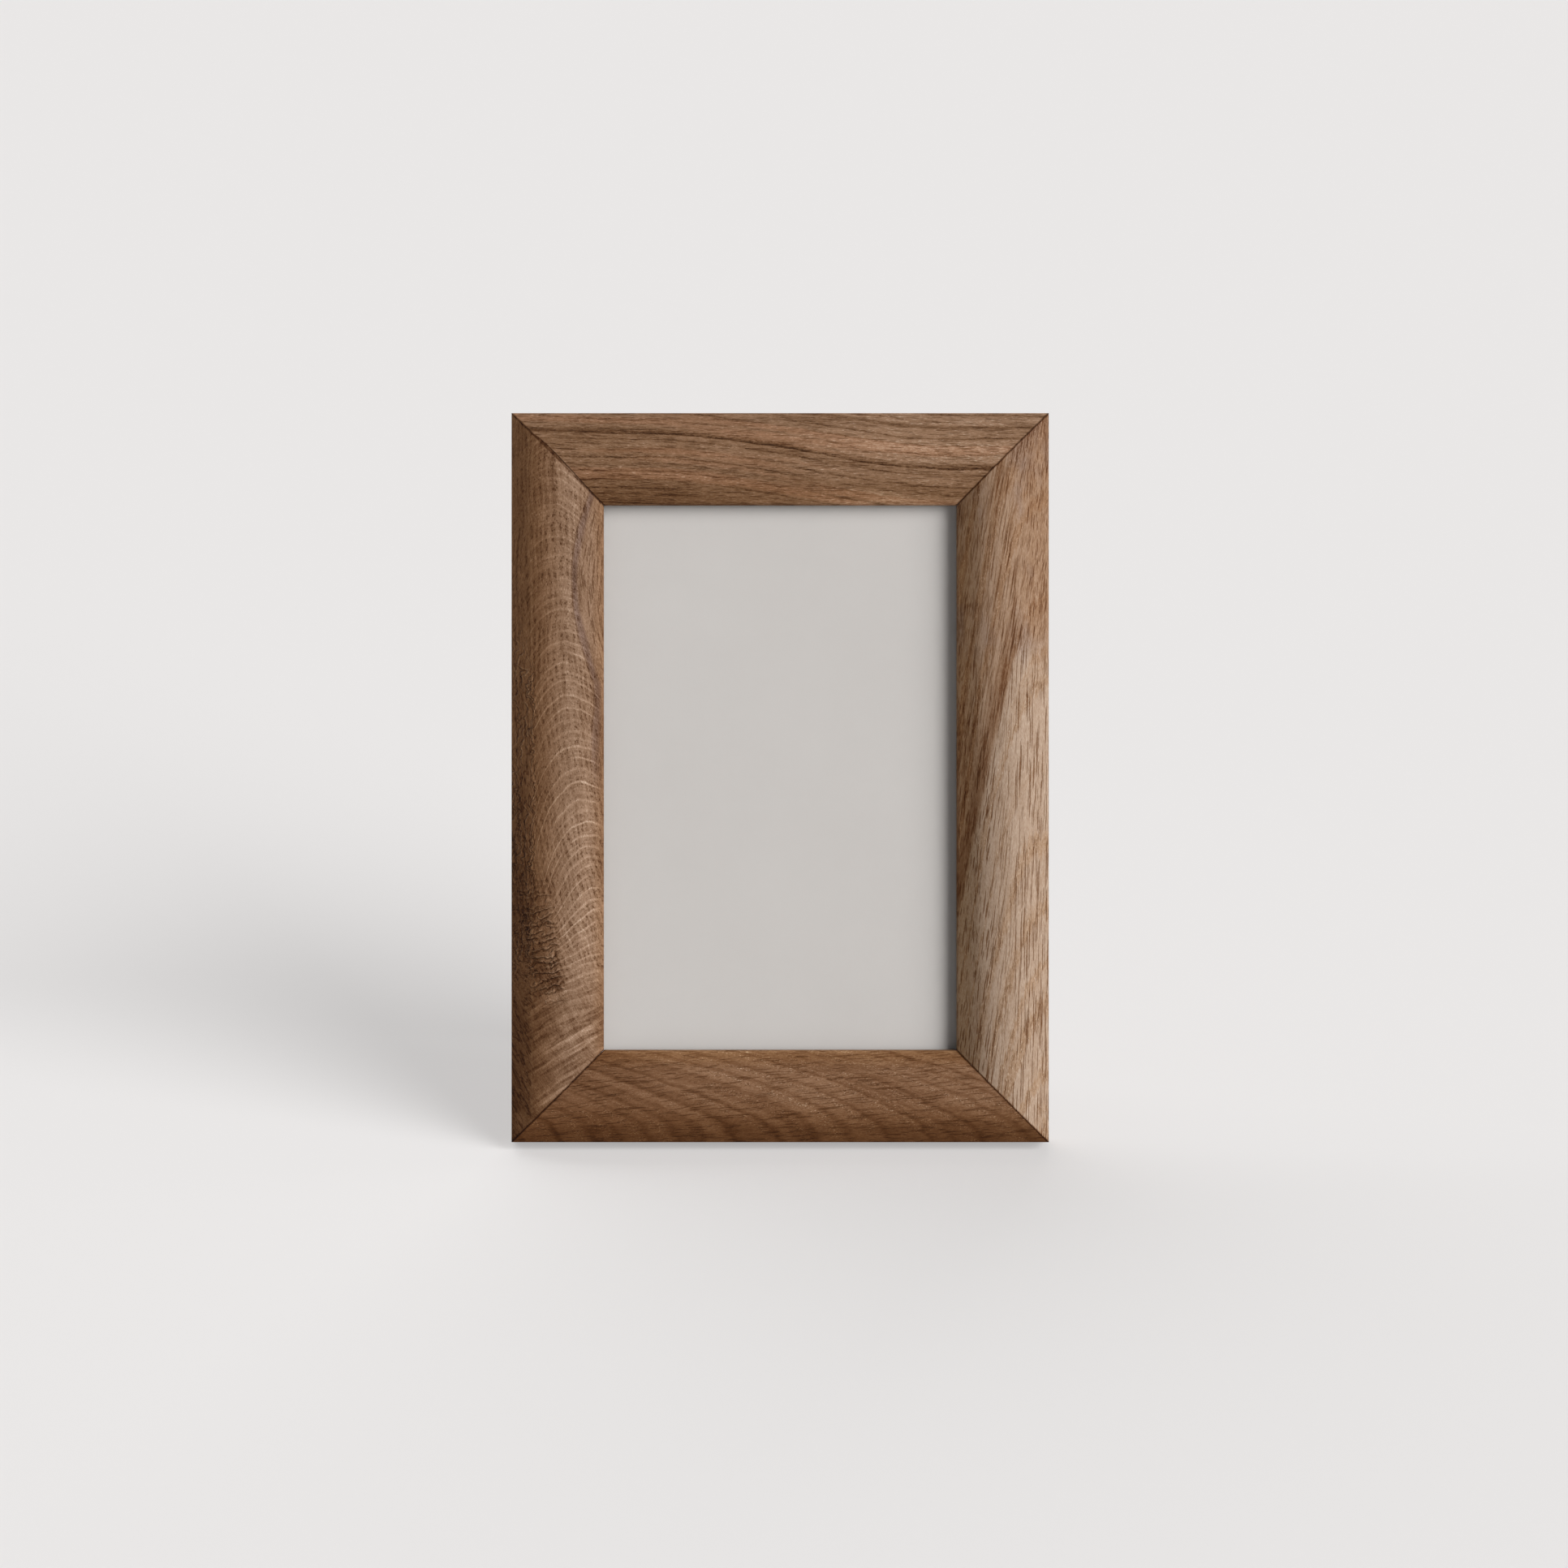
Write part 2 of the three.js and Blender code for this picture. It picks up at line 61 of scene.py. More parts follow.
# How the frame stands. Its back face and its four edges give its size, its lean and the foot of its
# back, which is the point that the upright pieces are drawn from.
mounts = {mount["name"]: mount for mount in frame["record"]["mounts"]}
backwards = Vector(mounts["wall_face"]["axis"])
lean = math.atan2(-backwards.z, backwards.y)
up = Vector((0, math.sin(lean), math.cos(lean)))
edge_at = {name: Vector(mount["pos_m"]) for name, mount in mounts.items()}
frame_height = (edge_at["top_edge"] - edge_at["bottom_edge"]).length
frame_width = (edge_at["right_edge"] - edge_at["left_edge"]).length
foot = edge_at["wall_face"] - up * (edge_at["wall_face"] - edge_at["bottom_edge"]).dot(up)
leaning = Matrix.Translation(foot) @ Matrix.Rotation(-lean, 4, "X")

# The camera looks square on to the leaning front, a millimetre right of its middle and a little below.
# The photograph's whole side spans `photo_side` in the plane of the outer edges.
outer_edge_height = 0.0105
photo_side = 0.4084
camera_distance = 0.9
camera_aim = Vector((0.0010, -outer_edge_height, 0.09335))
camera_data = bpy.data.cameras.new("camera")
camera_data.sensor_width = 36
camera_data.lens = camera_data.sensor_width * camera_distance / photo_side
camera = bpy.data.objects.new("camera", camera_data)
bpy.context.collection.objects.link(camera)
camera.matrix_world = (
    leaning
    @ Matrix.Translation(camera_aim - Vector((0, camera_distance, 0)))
    @ Matrix.Rotation(math.radians(90), 4, "X")
)
bpy.context.scene.camera = camera
bpy.context.scene.view_settings.view_transform = "Standard"

# A pale floor, a very large soft light from the upper right of the front, a weaker one from behind for the
# back, and an even glow from all round. `plain_light` is a lamp's strength that shows a colour as written.
plain_light = math.pi
glow = 0.1
studio_white = (0.807, 0.791, 0.784, 1)
floor_size = 60
floor_seen = (0.93, 0.912, 0.904, 1)
floor_in_bounced_light = (0.5, 0.49, 0.485, 1)  # darker, so that little light comes up from it
floor_glow = (0.74, 0.725, 0.719, 1)
floor_glow_share = 0.5


def lamp(name, towards, strength, spread):
    """A broad distant light in the direction `towards`, which is given in the upright frame."""
    data = bpy.data.lights.new(name, "SUN")
    data.energy = strength * plain_light
    data.angle = math.radians(spread)
    light = bpy.data.objects.new(name, data)
    bpy.context.collection.objects.link(light)
    direction = leaning.to_3x3() @ Vector(towards)
    light.rotation_mode = "QUATERNION"
    light.rotation_quaternion = direction.to_track_quat("Z", "Y")


class Level:
    """One output of a shader node. Sums of levels and numbers add the Math nodes that work them out."""

    def __init__(self, socket):
        self.socket = socket

    def node(self, kind, settings, sockets, output=0):
        tree = self.socket.id_data
        made = tree.nodes.new(kind)
        for name, value in settings.items():
            if name == "stops":
                ramp = made.color_ramp.elements
                while len(ramp) < len(value):
                    ramp.new(1)
                for element, (place, colour) in zip(ramp, value):
                    element.position = place
                    element.color = (*colour, 1)
            else:
                setattr(made, name, value)
        for name, value in sockets.items():
            if isinstance(value, Level):
                tree.links.new(value.socket, made.inputs[name])
            else:
                made.inputs[name].default_value = value
        return Level(made.outputs[output])

    def maths(self, operation, *values):
        return self.node("ShaderNodeMath", {"operation": operation}, dict(enumerate(values)))

    def __add__(self, other):
        return self.maths("ADD", self, other)

    def __radd__(self, other):
        return self.maths("ADD", other, self)

    def __sub__(self, other):
        return self.maths("SUBTRACT", self, other)

    def __rsub__(self, other):
        return self.maths("SUBTRACT", other, self)

    def __mul__(self, other):
        return self.maths("MULTIPLY", self, other)

    def __rmul__(self, other):
        return self.maths("MULTIPLY", other, self)

    def __truediv__(self, other):
        return self.maths("DIVIDE", self, other)

    def __abs__(self):
        return self.maths("ABSOLUTE", self)


def seen_directly(tree):
    """1 for what the camera sees, also mirrored or through glass, and 0 for light that bounces."""
    rays = tree.nodes.new("ShaderNodeLightPath").outputs
    straight, mirrored = Level(rays["Is Camera Ray"]), Level(rays["Is Glossy Ray"])
    either = straight.maths("MAXIMUM", straight, mirrored)
    return either.maths("MAXIMUM", either, Level(rays["Is Transmission Ray"]))


def deselect():
    bpy.ops.object.select_all(action="DESELECT")


lamp("window_light", (0.69, -0.65, 0.22), 1.36, 45)
lamp("back_light", (-0.45, 0.75, 0.5), 0.95, 90)

world = bpy.data.worlds.new("studio")
bpy.context.scene.world = world
world.use_nodes = True
background = world.node_tree.nodes["Background"]
background.inputs["Color"].default_value = studio_white
seen = seen_directly(world.node_tree)
strength = seen.node("ShaderNodeMapRange", {}, {"Value": seen, "To Min": glow / studio_white[0]})
world.node_tree.links.new(strength.socket, background.inputs["Strength"])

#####

▸ **DIRECTIONS**
Print the listing above in its entirety, with every line exact.

▸ **EXERCISE ANSWER**
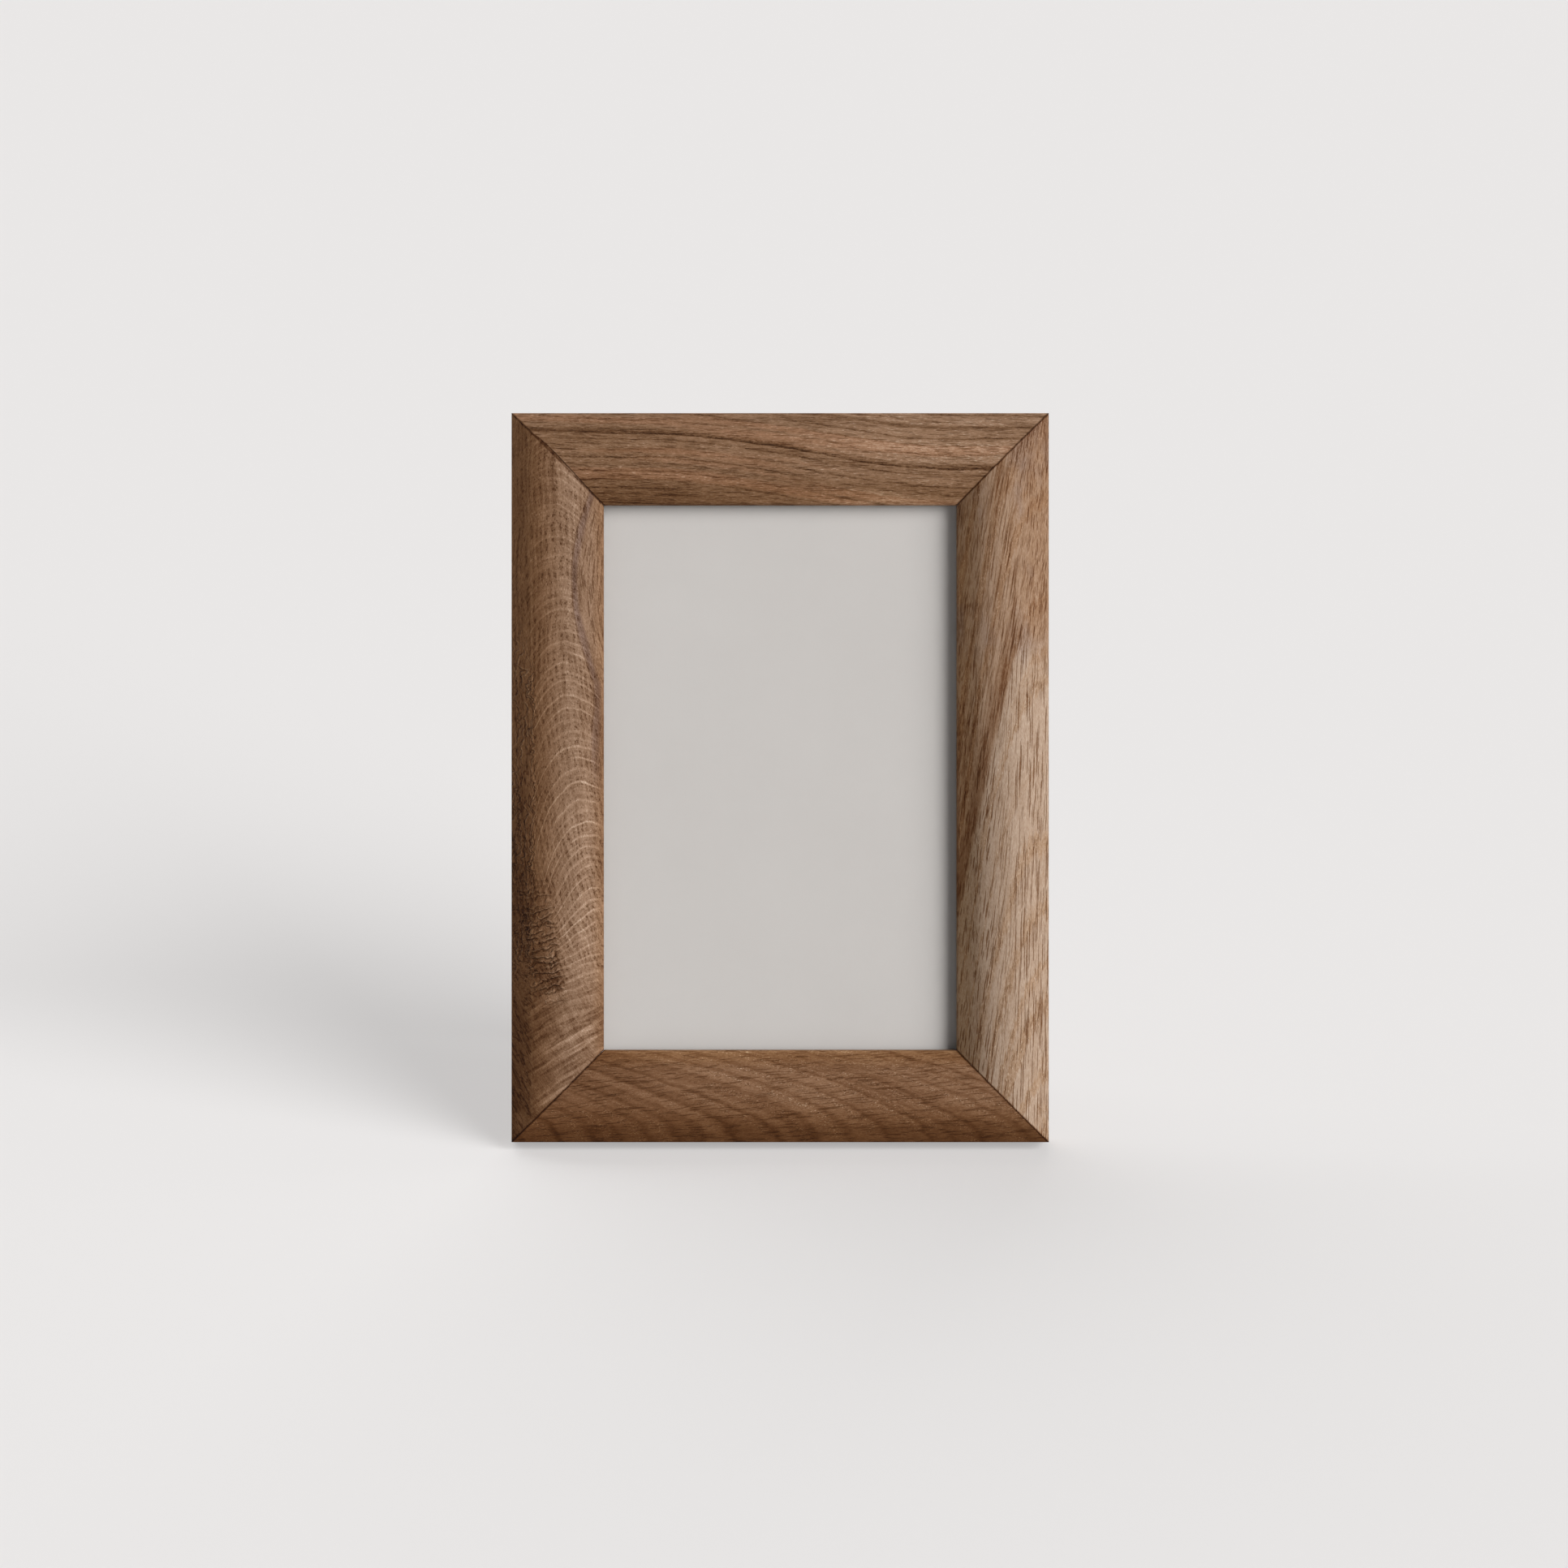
Write part 2 of the three.js and Blender code for this picture. It picks up at line 61 of scene.py. More parts follow.
# How the frame stands. Its back face and its four edges give its size, its lean and the foot of its
# back, which is the point that the upright pieces are drawn from.
mounts = {mount["name"]: mount for mount in frame["record"]["mounts"]}
backwards = Vector(mounts["wall_face"]["axis"])
lean = math.atan2(-backwards.z, backwards.y)
up = Vector((0, math.sin(lean), math.cos(lean)))
edge_at = {name: Vector(mount["pos_m"]) for name, mount in mounts.items()}
frame_height = (edge_at["top_edge"] - edge_at["bottom_edge"]).length
frame_width = (edge_at["right_edge"] - edge_at["left_edge"]).length
foot = edge_at["wall_face"] - up * (edge_at["wall_face"] - edge_at["bottom_edge"]).dot(up)
leaning = Matrix.Translation(foot) @ Matrix.Rotation(-lean, 4, "X")

# The camera looks square on to the leaning front, a millimetre right of its middle and a little below.
# The photograph's whole side spans `photo_side` in the plane of the outer edges.
outer_edge_height = 0.0105
photo_side = 0.4084
camera_distance = 0.9
camera_aim = Vector((0.0010, -outer_edge_height, 0.09335))
camera_data = bpy.data.cameras.new("camera")
camera_data.sensor_width = 36
camera_data.lens = camera_data.sensor_width * camera_distance / photo_side
camera = bpy.data.objects.new("camera", camera_data)
bpy.context.collection.objects.link(camera)
camera.matrix_world = (
    leaning
    @ Matrix.Translation(camera_aim - Vector((0, camera_distance, 0)))
    @ Matrix.Rotation(math.radians(90), 4, "X")
)
bpy.context.scene.camera = camera
bpy.context.scene.view_settings.view_transform = "Standard"

# A pale floor, a very large soft light from the upper right of the front, a weaker one from behind for the
# back, and an even glow from all round. `plain_light` is a lamp's strength that shows a colour as written.
plain_light = math.pi
glow = 0.1
studio_white = (0.807, 0.791, 0.784, 1)
floor_size = 60
floor_seen = (0.93, 0.912, 0.904, 1)
floor_in_bounced_light = (0.5, 0.49, 0.485, 1)  # darker, so that little light comes up from it
floor_glow = (0.74, 0.725, 0.719, 1)
floor_glow_share = 0.5


def lamp(name, towards, strength, spread):
    """A broad distant light in the direction `towards`, which is given in the upright frame."""
    data = bpy.data.lights.new(name, "SUN")
    data.energy = strength * plain_light
    data.angle = math.radians(spread)
    light = bpy.data.objects.new(name, data)
    bpy.context.collection.objects.link(light)
    direction = leaning.to_3x3() @ Vector(towards)
    light.rotation_mode = "QUATERNION"
    light.rotation_quaternion = direction.to_track_quat("Z", "Y")


class Level:
    """One output of a shader node. Sums of levels and numbers add the Math nodes that work them out."""

    def __init__(self, socket):
        self.socket = socket

    def node(self, kind, settings, sockets, output=0):
        tree = self.socket.id_data
        made = tree.nodes.new(kind)
        for name, value in settings.items():
            if name == "stops":
                ramp = made.color_ramp.elements
                while len(ramp) < len(value):
                    ramp.new(1)
                for element, (place, colour) in zip(ramp, value):
                    element.position = place
                    element.color = (*colour, 1)
            else:
                setattr(made, name, value)
        for name, value in sockets.items():
            if isinstance(value, Level):
                tree.links.new(value.socket, made.inputs[name])
            else:
                made.inputs[name].default_value = value
        return Level(made.outputs[output])

    def maths(self, operation, *values):
        return self.node("ShaderNodeMath", {"operation": operation}, dict(enumerate(values)))

    def __add__(self, other):
        return self.maths("ADD", self, other)

    def __radd__(self, other):
        return self.maths("ADD", other, self)

    def __sub__(self, other):
        return self.maths("SUBTRACT", self, other)

    def __rsub__(self, other):
        return self.maths("SUBTRACT", other, self)

    def __mul__(self, other):
        return self.maths("MULTIPLY", self, other)

    def __rmul__(self, other):
        return self.maths("MULTIPLY", other, self)

    def __truediv__(self, other):
        return self.maths("DIVIDE", self, other)

    def __abs__(self):
        return self.maths("ABSOLUTE", self)


def seen_directly(tree):
    """1 for what the camera sees, also mirrored or through glass, and 0 for light that bounces."""
    rays = tree.nodes.new("ShaderNodeLightPath").outputs
    straight, mirrored = Level(rays["Is Camera Ray"]), Level(rays["Is Glossy Ray"])
    either = straight.maths("MAXIMUM", straight, mirrored)
    return either.maths("MAXIMUM", either, Level(rays["Is Transmission Ray"]))


def deselect():
    bpy.ops.object.select_all(action="DESELECT")


lamp("window_light", (0.69, -0.65, 0.22), 1.36, 45)
lamp("back_light", (-0.45, 0.75, 0.5), 0.95, 90)

world = bpy.data.worlds.new("studio")
bpy.context.scene.world = world
world.use_nodes = True
background = world.node_tree.nodes["Background"]
background.inputs["Color"].default_value = studio_white
seen = seen_directly(world.node_tree)
strength = seen.node("ShaderNodeMapRange", {}, {"Value": seen, "To Min": glow / studio_white[0]})
world.node_tree.links.new(strength.socket, background.inputs["Strength"])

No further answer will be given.